Comments of particular interest are noted with ‘*’.
- Key discussion points are the uncertainty of the duration of the coronavirus outbreak, in China and in the rest of the world, and its intensity, and just what level of economic impact it will have. SARS was about 4 months long and affected China’s passenger traffic more than freight. Travel restrictions now being imposed could potentially impact fright traffic more under the coronavirus restrictions.
- Base metal markets generally remain fundamentally tight, notably Cu, Zn, Pb, and are incrementally continuing to tighten. Watch for supply disruption(s), and disruptions to demand. In 2020 there are numerous key labour negotiations at Cu operations in Chile. Supply disruptions such as these, in absence of dramatic (geopolitical) drivers are likely to drive price responses. Chinese ‘travel restrictions’ brought about by the coronavirus epidemic, are likely to disrupt ability to supply and or receive
- ‘Force majeure’ has been raised and is likely to be invoked more in coming months:
· A number of important contractual issues need to be considered by buyers, suppliers, ship operators, charterers and brokers.
§ For example, how safe is the planned load or discharge port?
§ A second consideration relates to the quarantine and how that will impact on off-hire, laytime and demurrage.
§ A third consideration is what the declaration of force majeure means in practical terms. Given the recent declaration by the WHO, force majeure provisions are likely to be “increasingly relied upon and invoked by an affected party”. Indeed, the China Council for the Promotion of International Trade (CCPIT) has announced that it will offer “force majeure certificates” to businesses in China affected by the outbreak.

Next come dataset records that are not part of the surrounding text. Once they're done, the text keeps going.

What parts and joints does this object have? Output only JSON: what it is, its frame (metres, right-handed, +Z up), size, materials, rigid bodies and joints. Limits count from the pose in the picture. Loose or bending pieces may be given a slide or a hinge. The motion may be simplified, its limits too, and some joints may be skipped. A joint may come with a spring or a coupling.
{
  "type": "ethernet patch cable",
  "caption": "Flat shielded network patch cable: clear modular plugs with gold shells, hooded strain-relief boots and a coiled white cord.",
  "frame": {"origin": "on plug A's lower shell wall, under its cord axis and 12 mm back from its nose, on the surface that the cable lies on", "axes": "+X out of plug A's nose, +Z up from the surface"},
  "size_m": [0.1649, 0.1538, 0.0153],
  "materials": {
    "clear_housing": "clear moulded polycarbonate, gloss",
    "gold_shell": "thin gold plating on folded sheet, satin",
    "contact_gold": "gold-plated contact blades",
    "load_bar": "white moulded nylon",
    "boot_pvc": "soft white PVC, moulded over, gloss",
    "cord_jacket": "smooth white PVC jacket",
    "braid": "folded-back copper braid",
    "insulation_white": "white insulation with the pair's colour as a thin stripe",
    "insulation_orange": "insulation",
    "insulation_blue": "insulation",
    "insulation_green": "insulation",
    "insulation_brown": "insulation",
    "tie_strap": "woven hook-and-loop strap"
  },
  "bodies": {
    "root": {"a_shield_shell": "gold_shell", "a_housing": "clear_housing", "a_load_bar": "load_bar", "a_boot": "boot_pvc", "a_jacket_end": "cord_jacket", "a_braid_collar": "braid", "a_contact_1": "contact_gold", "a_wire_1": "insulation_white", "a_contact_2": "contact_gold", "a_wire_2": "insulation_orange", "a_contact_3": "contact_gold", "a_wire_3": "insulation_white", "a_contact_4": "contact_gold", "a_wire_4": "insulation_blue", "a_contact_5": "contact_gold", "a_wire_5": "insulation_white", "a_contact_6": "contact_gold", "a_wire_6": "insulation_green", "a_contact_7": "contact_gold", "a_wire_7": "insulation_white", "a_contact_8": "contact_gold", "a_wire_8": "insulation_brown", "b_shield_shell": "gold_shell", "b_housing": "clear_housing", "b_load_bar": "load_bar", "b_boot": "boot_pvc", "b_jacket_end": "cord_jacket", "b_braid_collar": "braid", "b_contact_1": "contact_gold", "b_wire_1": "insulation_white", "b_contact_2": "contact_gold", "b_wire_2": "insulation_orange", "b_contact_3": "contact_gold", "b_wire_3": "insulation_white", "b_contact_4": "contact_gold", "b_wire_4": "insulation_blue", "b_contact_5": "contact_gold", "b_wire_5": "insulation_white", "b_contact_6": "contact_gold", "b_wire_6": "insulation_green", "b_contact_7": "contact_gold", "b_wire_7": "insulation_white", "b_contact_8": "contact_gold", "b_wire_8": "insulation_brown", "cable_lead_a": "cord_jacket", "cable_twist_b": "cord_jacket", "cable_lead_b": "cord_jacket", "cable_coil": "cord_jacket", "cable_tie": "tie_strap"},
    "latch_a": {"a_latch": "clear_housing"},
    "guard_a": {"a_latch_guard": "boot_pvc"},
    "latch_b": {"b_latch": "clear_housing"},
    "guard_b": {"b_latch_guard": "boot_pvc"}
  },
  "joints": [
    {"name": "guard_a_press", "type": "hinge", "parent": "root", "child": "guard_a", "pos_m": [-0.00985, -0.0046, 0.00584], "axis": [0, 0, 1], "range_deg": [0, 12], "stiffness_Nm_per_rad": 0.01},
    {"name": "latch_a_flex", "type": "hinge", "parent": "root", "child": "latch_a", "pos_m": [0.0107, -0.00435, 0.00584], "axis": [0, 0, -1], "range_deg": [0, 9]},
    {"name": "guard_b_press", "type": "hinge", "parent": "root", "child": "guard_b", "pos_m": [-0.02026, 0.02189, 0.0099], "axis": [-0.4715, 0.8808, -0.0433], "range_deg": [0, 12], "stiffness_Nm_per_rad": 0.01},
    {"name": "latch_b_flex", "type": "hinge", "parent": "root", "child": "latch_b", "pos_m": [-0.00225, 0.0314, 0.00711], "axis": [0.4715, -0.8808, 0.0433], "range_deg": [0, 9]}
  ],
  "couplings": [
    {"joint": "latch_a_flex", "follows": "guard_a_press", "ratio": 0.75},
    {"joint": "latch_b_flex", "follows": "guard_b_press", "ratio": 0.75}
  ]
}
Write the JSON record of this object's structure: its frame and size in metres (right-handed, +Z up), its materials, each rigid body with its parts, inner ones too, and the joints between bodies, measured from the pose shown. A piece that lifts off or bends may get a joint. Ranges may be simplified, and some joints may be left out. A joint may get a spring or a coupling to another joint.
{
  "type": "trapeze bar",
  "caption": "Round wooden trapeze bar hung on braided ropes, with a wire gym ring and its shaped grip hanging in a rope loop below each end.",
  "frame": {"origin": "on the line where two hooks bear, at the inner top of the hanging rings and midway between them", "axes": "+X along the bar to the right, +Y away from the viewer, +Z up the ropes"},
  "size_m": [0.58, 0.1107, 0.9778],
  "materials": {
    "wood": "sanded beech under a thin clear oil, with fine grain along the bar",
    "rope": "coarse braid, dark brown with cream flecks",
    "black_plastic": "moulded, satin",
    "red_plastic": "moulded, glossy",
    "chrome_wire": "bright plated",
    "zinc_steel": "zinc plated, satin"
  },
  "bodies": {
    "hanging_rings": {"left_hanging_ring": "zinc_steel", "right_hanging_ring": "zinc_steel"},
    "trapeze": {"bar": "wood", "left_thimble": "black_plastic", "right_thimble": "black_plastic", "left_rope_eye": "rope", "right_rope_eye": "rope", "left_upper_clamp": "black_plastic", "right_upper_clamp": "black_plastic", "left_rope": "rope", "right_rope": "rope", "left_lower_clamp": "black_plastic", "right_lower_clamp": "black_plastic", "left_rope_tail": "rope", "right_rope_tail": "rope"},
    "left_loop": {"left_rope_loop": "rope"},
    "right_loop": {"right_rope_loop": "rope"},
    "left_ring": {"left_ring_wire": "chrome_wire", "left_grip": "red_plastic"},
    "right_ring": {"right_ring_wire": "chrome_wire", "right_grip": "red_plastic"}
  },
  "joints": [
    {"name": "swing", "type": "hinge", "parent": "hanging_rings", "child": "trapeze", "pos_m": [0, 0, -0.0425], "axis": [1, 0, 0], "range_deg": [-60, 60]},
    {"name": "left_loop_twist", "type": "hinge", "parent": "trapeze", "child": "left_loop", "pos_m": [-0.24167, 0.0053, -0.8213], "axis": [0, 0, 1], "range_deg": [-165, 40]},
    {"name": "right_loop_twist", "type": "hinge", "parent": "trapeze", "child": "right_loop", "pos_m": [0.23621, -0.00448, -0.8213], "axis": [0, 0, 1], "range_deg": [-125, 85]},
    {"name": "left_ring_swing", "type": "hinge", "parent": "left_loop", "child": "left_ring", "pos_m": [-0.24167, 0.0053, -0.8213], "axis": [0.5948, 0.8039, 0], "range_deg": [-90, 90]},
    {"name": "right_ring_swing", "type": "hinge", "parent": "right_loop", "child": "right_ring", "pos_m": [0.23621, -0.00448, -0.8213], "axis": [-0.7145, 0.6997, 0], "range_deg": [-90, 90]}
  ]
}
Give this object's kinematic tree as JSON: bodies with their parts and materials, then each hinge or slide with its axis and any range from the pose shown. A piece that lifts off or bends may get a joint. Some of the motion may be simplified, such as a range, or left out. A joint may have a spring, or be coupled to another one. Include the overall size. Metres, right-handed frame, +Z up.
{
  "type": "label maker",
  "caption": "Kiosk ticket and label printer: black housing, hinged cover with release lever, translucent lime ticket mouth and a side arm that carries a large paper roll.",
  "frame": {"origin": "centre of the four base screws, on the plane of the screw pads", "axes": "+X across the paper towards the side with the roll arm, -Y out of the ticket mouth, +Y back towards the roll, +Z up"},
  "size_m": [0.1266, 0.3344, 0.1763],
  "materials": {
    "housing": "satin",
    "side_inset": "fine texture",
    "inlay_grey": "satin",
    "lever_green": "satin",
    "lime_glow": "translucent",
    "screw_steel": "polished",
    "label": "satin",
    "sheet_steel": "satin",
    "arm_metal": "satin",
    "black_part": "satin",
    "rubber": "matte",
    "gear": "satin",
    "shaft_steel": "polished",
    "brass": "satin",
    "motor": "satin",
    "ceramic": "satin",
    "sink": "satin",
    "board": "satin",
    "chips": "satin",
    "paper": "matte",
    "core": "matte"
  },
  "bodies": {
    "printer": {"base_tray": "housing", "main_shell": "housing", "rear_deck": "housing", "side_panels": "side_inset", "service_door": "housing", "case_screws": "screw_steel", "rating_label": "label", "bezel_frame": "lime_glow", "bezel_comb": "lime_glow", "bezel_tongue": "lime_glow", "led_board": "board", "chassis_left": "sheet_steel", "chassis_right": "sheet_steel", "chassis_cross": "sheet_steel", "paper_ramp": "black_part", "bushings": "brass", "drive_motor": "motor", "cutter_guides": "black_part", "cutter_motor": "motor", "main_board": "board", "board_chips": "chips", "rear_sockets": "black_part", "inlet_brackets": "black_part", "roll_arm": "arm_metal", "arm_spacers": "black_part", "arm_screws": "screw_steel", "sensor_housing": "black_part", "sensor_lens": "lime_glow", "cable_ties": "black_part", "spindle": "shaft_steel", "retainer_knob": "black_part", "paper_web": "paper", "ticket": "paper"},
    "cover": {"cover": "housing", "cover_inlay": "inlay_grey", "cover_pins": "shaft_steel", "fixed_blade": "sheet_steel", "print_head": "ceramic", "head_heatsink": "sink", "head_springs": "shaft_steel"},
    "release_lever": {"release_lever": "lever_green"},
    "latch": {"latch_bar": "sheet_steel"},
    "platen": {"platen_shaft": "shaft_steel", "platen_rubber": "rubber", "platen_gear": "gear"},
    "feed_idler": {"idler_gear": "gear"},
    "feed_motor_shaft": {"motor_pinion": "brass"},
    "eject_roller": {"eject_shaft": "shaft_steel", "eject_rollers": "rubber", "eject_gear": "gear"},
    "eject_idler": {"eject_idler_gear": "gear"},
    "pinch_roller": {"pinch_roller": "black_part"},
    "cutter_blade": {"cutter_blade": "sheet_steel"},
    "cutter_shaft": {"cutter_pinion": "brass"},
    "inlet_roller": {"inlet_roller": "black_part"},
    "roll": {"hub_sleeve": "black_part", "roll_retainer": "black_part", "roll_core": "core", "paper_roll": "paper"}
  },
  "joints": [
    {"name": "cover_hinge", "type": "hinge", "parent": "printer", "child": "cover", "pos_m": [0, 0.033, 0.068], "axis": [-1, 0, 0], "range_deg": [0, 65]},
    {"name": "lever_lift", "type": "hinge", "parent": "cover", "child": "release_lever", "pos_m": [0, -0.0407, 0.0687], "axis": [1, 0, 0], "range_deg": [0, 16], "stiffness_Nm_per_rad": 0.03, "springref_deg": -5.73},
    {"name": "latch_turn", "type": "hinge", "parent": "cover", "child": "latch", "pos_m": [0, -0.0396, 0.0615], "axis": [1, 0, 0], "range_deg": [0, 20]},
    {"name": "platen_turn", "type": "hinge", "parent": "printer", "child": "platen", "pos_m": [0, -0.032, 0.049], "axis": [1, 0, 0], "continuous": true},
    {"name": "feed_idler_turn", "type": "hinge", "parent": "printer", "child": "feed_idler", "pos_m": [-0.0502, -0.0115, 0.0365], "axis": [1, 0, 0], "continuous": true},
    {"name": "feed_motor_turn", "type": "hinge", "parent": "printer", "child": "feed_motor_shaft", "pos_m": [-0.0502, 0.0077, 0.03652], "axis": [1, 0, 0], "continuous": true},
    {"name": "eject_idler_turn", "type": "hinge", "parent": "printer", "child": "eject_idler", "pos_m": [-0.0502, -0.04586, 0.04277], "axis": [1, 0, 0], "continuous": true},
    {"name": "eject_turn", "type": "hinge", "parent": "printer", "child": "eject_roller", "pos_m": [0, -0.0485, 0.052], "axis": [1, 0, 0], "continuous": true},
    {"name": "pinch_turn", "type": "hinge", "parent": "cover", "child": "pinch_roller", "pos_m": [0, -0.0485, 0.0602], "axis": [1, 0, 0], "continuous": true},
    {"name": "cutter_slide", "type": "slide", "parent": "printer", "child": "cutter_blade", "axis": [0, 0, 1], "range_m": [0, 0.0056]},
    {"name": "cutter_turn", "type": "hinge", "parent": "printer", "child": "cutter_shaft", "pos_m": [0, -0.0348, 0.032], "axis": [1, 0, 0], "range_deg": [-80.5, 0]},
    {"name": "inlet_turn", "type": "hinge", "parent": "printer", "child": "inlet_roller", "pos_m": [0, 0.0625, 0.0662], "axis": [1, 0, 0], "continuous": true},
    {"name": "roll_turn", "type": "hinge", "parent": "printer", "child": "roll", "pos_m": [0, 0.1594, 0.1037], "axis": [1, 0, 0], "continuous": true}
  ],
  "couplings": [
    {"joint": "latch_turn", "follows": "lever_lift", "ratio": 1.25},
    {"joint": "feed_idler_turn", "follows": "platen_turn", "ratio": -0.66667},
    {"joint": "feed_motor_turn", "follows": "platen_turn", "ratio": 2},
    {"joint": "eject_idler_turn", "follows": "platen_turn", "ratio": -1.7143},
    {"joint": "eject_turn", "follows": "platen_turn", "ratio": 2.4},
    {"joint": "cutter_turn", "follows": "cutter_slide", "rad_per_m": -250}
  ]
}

· However, whether a party can successfully invoke force majeure and/or rely on the CCPIT certificates, will depend on the governing law of the contract and the terms of the relevant clause.
o “As a matter of English law, force majeure is a creature of contract,” it says. “Generally, a party who seeks to rely on a force majeure clause bears the burden of demonstrating the following:
§ It could not perform its obligations due to the relevant event.
§ The inability to perform was beyond its control.
§ There were no reasonable steps the party could have taken to avoid the event or its consequences.”
o Examples of circumstances that might require a force majeure are war, strike, riot, piracy and Act of God. A force majeure clause does not, however, excuse a party from its negligence or failure to perform under conditions that are ordinary or expected.
o In the absence of a force majeure clause, parties to a contract are left to the mercy of the narrow common law contract doctrines of “impracticability” and “frustration of purpose,” which rarely result in excuse of performance.